• DATASET EXTRACT:
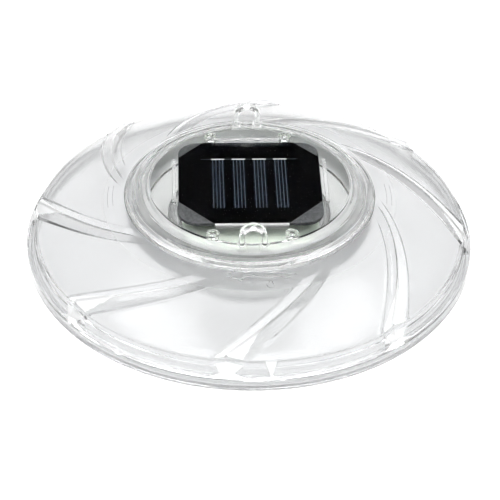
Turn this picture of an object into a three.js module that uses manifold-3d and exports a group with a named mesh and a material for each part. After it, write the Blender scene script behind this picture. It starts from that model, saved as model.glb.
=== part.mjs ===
// Floating pool light: a clear disc-shaped float with a solar light module that twists into its hub.
// Millimetres, +Z up. The origin is the centre of the flat foot, and +Y points away from the arrow mark.
import * as THREE from 'three';
import * as BufferGeometryUtils from 'three/addons/utils/BufferGeometryUtils.js';
import Module from 'manifold-3d';

const wasm = await Module();
wasm.setup();

// ---------- driving dimensions ----------
const FLOAT_RADIUS = 90;
const FLANGE_TOP = 14;
const DOME_EDGE_RADIUS = 86.3;
const DOME_EDGE_Z = 20.3;
const DOME_HUB_RADIUS = 50.6;
const DOME_HUB_Z = 34.9;
const DOME_BULGE = 1.2;
const SHELL_WALL = 1.7;

const VANE_COUNT = 8;
const VANE_PITCH = 2 * Math.PI / VANE_COUNT;
const VANE_RIM_ANGLE = THREE.MathUtils.degToRad(262.5);
const VANE_SWEEP = THREE.MathUtils.degToRad(43.5);
const VANE_HEIGHT_RIM = 1.8;
const VANE_HEIGHT_HUB = 0.6;

const COLLAR_RADIUS = 47.1;
const COLLAR_BOTTOM = 31.6;
const CHIMNEY_RADIUS = 47.3;
const WELL_RADIUS = 30.4;
const SHOULDER_TOP = 24.8;
const FOOT_INNER = 36;
const FOOT_OUTER = 46;

const WINDOW_TOP = 40;
const WINDOW_BOTTOM = 38.8;
const WINDOW_RADIUS = 40.6;
const HUB_RADIUS = 46.7;
const PUCK_RADIUS = 45;
const SKIRT_INNER = 43.3;
const SKIRT_BOTTOM = 32.4;
const CUP_RADIUS = 28.6;
const CUP_WALL = 1.8;
const CUP_BOTTOM = 1.2;
const PUCK_BOTTOM = 25.3;

const LOOP_OFFSET = 41.3;
const LOOP_WIDTH = 10.9;
const LOOP_OPENING = 6.6;
const LOOP_DEPTH = 4;
const LOOP_TOP = 49.8;
const LOOP_FOOT = 38;

const BOSS_X = 15.3;
const BOSS_Y = 33;
const BOSS_RADIUS = 2.4;
const SCREW_BORE = 1.4;

const RIB_LENGTH = 29;
const RIB_OFFSET_X = 30.3;
const RIB_OFFSET_Y = 29.4;

const PANEL_WIDTH = 57.2;
const PANEL_DEPTH = 54.9;
const PANEL_CENTRE_Y = 1.4;
const PANEL_CORNER = 8;
const PANEL_TOP = 38.38;
const PANEL_THICKNESS = 1.5;
const SHEET_THICKNESS = 0.15;
const CELL_THICKNESS = 0.12;
const RIBBON_THICKNESS = 0.08;
const FILM_GAP = 0.02;
const CELL_COUNT = 4;
const CELL_PITCH = 8.4;
const CELL_WIDTH = 5.4;
const CELL_LENGTH = 33.6;
const CELL_BACK = 17.2;

const BOARD_BOTTOM = 30;
const BOARD_THICKNESS = 1.6;

const BATTERY_Z = 22.9;
const BATTERY_LENGTH = 44.2;
const BATTERY_RADIUS = 5.1;
const HOLDER_LENGTH = 50.6;

const LUG_COUNT = 3;
const LUG_BOTTOM = 26.6;
const LUG_TOP = 28.8;
const LUG_HALF_ANGLE = THREE.MathUtils.degToRad(10);
const LEDGE_BOTTOM = 29.2;
const LEDGE_TOP = 31;
const LEDGE_HALF_ANGLE = THREE.MathUtils.degToRad(18);
const STOP_BOTTOM = 26;
const TWIST_ANGLE = THREE.MathUtils.degToRad(30);

const FIT_GAP = 0.3;
const FINE = 48;
const MEDIUM = 24;
const SMALL = 12;

// ---------- materials ----------
function plastic(color, roughness) {
  return new THREE.MeshStandardMaterial({ color, roughness, metalness: 0 });
}

function metal(color, roughness) {
  return new THREE.MeshStandardMaterial({ color, roughness, metalness: 1 });
}

const clearPlastic = plastic(0xe6eaec, 0.06);
const whitePlastic = plastic(0xe9e9e4, 0.4);
const sealRubber = plastic(0xd8dbd9, 0.7);
const panelBoard = plastic(0x4a4d50, 0.6);
const panelBlack = plastic(0x050507, 0.2);
const cellSilicon = plastic(0x10182c, 0.25);
const boardGreen = plastic(0x4f8f62, 0.45);
const ledEpoxy = plastic(0xf4f4f0, 0.1);
const componentBlack = plastic(0x17181a, 0.5);
const cellSleeve = plastic(0x2f7f4c, 0.35);
const silverMetal = metal(0xc9ccd0, 0.3);
const wireRed = plastic(0xb02018, 0.45);
const wireBlack = plastic(0x161616, 0.45);

// ---------- geometry helpers ----------
function signedVolume(geometry) {
  const position = geometry.getAttribute('position');
  const index = geometry.getIndex();
  const corner = [new THREE.Vector3(), new THREE.Vector3(), new THREE.Vector3()];
  let volume = 0;
  for (let i = 0; i < index.count; i += 3) {
    corner.forEach((point, k) => point.fromBufferAttribute(position, index.getX(i + k)));
    volume += corner[0].dot(corner[1].clone().cross(corner[2])) / 6;
  }
  return volume;
}

// One closed body: shared vertices merged, and faces turned to point out.
function closed(geometry) {
  geometry.deleteAttribute('normal');
  geometry.deleteAttribute('uv');
  const merged = BufferGeometryUtils.mergeVertices(geometry, 1e-4);
  if (signedVolume(merged) < 0) {
    merged.getIndex().array.reverse();
  }
  return merged;
}

// A solid of revolution about Z from an outline of [radius, height] points.
function turned(outline, segments) {
  const points = outline.map(([radius, height]) => new THREE.Vector2(radius, height));
  const geometry = new THREE.LatheGeometry(points, segments);
  geometry.rotateX(Math.PI / 2);
  return closed(geometry);
}

// The same outline, closed on itself, for a ring that doesn't reach the axis.
function turnedRing(outline, segments) {
  return turned([...outline, outline[0]], segments);
}

function box(width, depth, height) {
  return closed(new THREE.BoxGeometry(width, depth, height));
}

function upright(radius, bottom, top, segments) {
  return turned([[0, bottom], [radius, bottom], [radius, top], [0, top]], segments);
}

function extruded(shape, bottom, top, curveSegments = 6) {
  const options = { depth: top - bottom, bevelEnabled: false, curveSegments };
  const geometry = new THREE.ExtrudeGeometry(shape, options);
  geometry.translate(0, 0, bottom);
  return closed(geometry);
}

function polygonShape(points) {
  return new THREE.Shape(points.map(([x, y]) => new THREE.Vector2(x, y)));
}

function roundedRectangle(width, depth, radius) {
  const shape = new THREE.Shape();
  const x = width / 2 - radius;
  const y = depth / 2 - radius;
  shape.absarc(x, y, radius, 0, Math.PI / 2);
  shape.absarc(-x, y, radius, Math.PI / 2, Math.PI);
  shape.absarc(-x, -y, radius, Math.PI, 1.5 * Math.PI);
  shape.absarc(x, -y, radius, 1.5 * Math.PI, 2 * Math.PI);
  return shape;
}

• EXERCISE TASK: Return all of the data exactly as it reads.

• SOLUTION TO THIS PROBLEM:
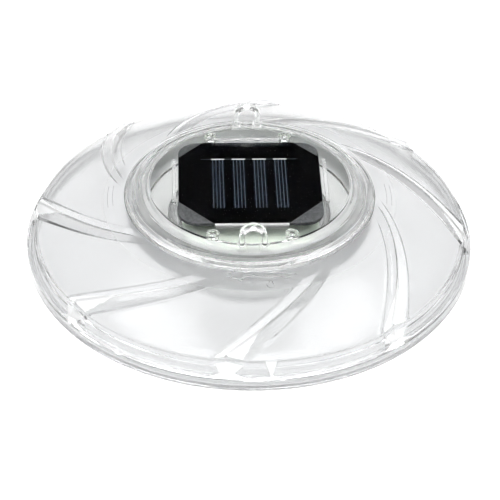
Turn this picture of an object into a three.js module that uses manifold-3d and exports a group with a named mesh and a material for each part. After it, write the Blender scene script behind this picture. It starts from that model, saved as model.glb.
=== part.mjs ===
// Floating pool light: a clear disc-shaped float with a solar light module that twists into its hub.
// Millimetres, +Z up. The origin is the centre of the flat foot, and +Y points away from the arrow mark.
import * as THREE from 'three';
import * as BufferGeometryUtils from 'three/addons/utils/BufferGeometryUtils.js';
import Module from 'manifold-3d';

const wasm = await Module();
wasm.setup();

// ---------- driving dimensions ----------
const FLOAT_RADIUS = 90;
const FLANGE_TOP = 14;
const DOME_EDGE_RADIUS = 86.3;
const DOME_EDGE_Z = 20.3;
const DOME_HUB_RADIUS = 50.6;
const DOME_HUB_Z = 34.9;
const DOME_BULGE = 1.2;
const SHELL_WALL = 1.7;

const VANE_COUNT = 8;
const VANE_PITCH = 2 * Math.PI / VANE_COUNT;
const VANE_RIM_ANGLE = THREE.MathUtils.degToRad(262.5);
const VANE_SWEEP = THREE.MathUtils.degToRad(43.5);
const VANE_HEIGHT_RIM = 1.8;
const VANE_HEIGHT_HUB = 0.6;

const COLLAR_RADIUS = 47.1;
const COLLAR_BOTTOM = 31.6;
const CHIMNEY_RADIUS = 47.3;
const WELL_RADIUS = 30.4;
const SHOULDER_TOP = 24.8;
const FOOT_INNER = 36;
const FOOT_OUTER = 46;

const WINDOW_TOP = 40;
const WINDOW_BOTTOM = 38.8;
const WINDOW_RADIUS = 40.6;
const HUB_RADIUS = 46.7;
const PUCK_RADIUS = 45;
const SKIRT_INNER = 43.3;
const SKIRT_BOTTOM = 32.4;
const CUP_RADIUS = 28.6;
const CUP_WALL = 1.8;
const CUP_BOTTOM = 1.2;
const PUCK_BOTTOM = 25.3;

const LOOP_OFFSET = 41.3;
const LOOP_WIDTH = 10.9;
const LOOP_OPENING = 6.6;
const LOOP_DEPTH = 4;
const LOOP_TOP = 49.8;
const LOOP_FOOT = 38;

const BOSS_X = 15.3;
const BOSS_Y = 33;
const BOSS_RADIUS = 2.4;
const SCREW_BORE = 1.4;

const RIB_LENGTH = 29;
const RIB_OFFSET_X = 30.3;
const RIB_OFFSET_Y = 29.4;

const PANEL_WIDTH = 57.2;
const PANEL_DEPTH = 54.9;
const PANEL_CENTRE_Y = 1.4;
const PANEL_CORNER = 8;
const PANEL_TOP = 38.38;
const PANEL_THICKNESS = 1.5;
const SHEET_THICKNESS = 0.15;
const CELL_THICKNESS = 0.12;
const RIBBON_THICKNESS = 0.08;
const FILM_GAP = 0.02;
const CELL_COUNT = 4;
const CELL_PITCH = 8.4;
const CELL_WIDTH = 5.4;
const CELL_LENGTH = 33.6;
const CELL_BACK = 17.2;

const BOARD_BOTTOM = 30;
const BOARD_THICKNESS = 1.6;

const BATTERY_Z = 22.9;
const BATTERY_LENGTH = 44.2;
const BATTERY_RADIUS = 5.1;
const HOLDER_LENGTH = 50.6;

const LUG_COUNT = 3;
const LUG_BOTTOM = 26.6;
const LUG_TOP = 28.8;
const LUG_HALF_ANGLE = THREE.MathUtils.degToRad(10);
const LEDGE_BOTTOM = 29.2;
const LEDGE_TOP = 31;
const LEDGE_HALF_ANGLE = THREE.MathUtils.degToRad(18);
const STOP_BOTTOM = 26;
const TWIST_ANGLE = THREE.MathUtils.degToRad(30);

const FIT_GAP = 0.3;
const FINE = 48;
const MEDIUM = 24;
const SMALL = 12;

// ---------- materials ----------
function plastic(color, roughness) {
  return new THREE.MeshStandardMaterial({ color, roughness, metalness: 0 });
}

function metal(color, roughness) {
  return new THREE.MeshStandardMaterial({ color, roughness, metalness: 1 });
}

const clearPlastic = plastic(0xe6eaec, 0.06);
const whitePlastic = plastic(0xe9e9e4, 0.4);
const sealRubber = plastic(0xd8dbd9, 0.7);
const panelBoard = plastic(0x4a4d50, 0.6);
const panelBlack = plastic(0x050507, 0.2);
const cellSilicon = plastic(0x10182c, 0.25);
const boardGreen = plastic(0x4f8f62, 0.45);
const ledEpoxy = plastic(0xf4f4f0, 0.1);
const componentBlack = plastic(0x17181a, 0.5);
const cellSleeve = plastic(0x2f7f4c, 0.35);
const silverMetal = metal(0xc9ccd0, 0.3);
const wireRed = plastic(0xb02018, 0.45);
const wireBlack = plastic(0x161616, 0.45);

// ---------- geometry helpers ----------
function signedVolume(geometry) {
  const position = geometry.getAttribute('position');
  const index = geometry.getIndex();
  const corner = [new THREE.Vector3(), new THREE.Vector3(), new THREE.Vector3()];
  let volume = 0;
  for (let i = 0; i < index.count; i += 3) {
    corner.forEach((point, k) => point.fromBufferAttribute(position, index.getX(i + k)));
    volume += corner[0].dot(corner[1].clone().cross(corner[2])) / 6;
  }
  return volume;
}

// One closed body: shared vertices merged, and faces turned to point out.
function closed(geometry) {
  geometry.deleteAttribute('normal');
  geometry.deleteAttribute('uv');
  const merged = BufferGeometryUtils.mergeVertices(geometry, 1e-4);
  if (signedVolume(merged) < 0) {
    merged.getIndex().array.reverse();
  }
  return merged;
}

// A solid of revolution about Z from an outline of [radius, height] points.
function turned(outline, segments) {
  const points = outline.map(([radius, height]) => new THREE.Vector2(radius, height));
  const geometry = new THREE.LatheGeometry(points, segments);
  geometry.rotateX(Math.PI / 2);
  return closed(geometry);
}

// The same outline, closed on itself, for a ring that doesn't reach the axis.
function turnedRing(outline, segments) {
  return turned([...outline, outline[0]], segments);
}

function box(width, depth, height) {
  return closed(new THREE.BoxGeometry(width, depth, height));
}

function upright(radius, bottom, top, segments) {
  return turned([[0, bottom], [radius, bottom], [radius, top], [0, top]], segments);
}

function extruded(shape, bottom, top, curveSegments = 6) {
  const options = { depth: top - bottom, bevelEnabled: false, curveSegments };
  const geometry = new THREE.ExtrudeGeometry(shape, options);
  geometry.translate(0, 0, bottom);
  return closed(geometry);
}

function polygonShape(points) {
  return new THREE.Shape(points.map(([x, y]) => new THREE.Vector2(x, y)));
}

function roundedRectangle(width, depth, radius) {
  const shape = new THREE.Shape();
  const x = width / 2 - radius;
  const y = depth / 2 - radius;
  shape.absarc(x, y, radius, 0, Math.PI / 2);
  shape.absarc(-x, y, radius, Math.PI / 2, Math.PI);
  shape.absarc(-x, -y, radius, Math.PI, 1.5 * Math.PI);
  shape.absarc(x, -y, radius, 1.5 * Math.PI, 2 * Math.PI);
  return shape;
}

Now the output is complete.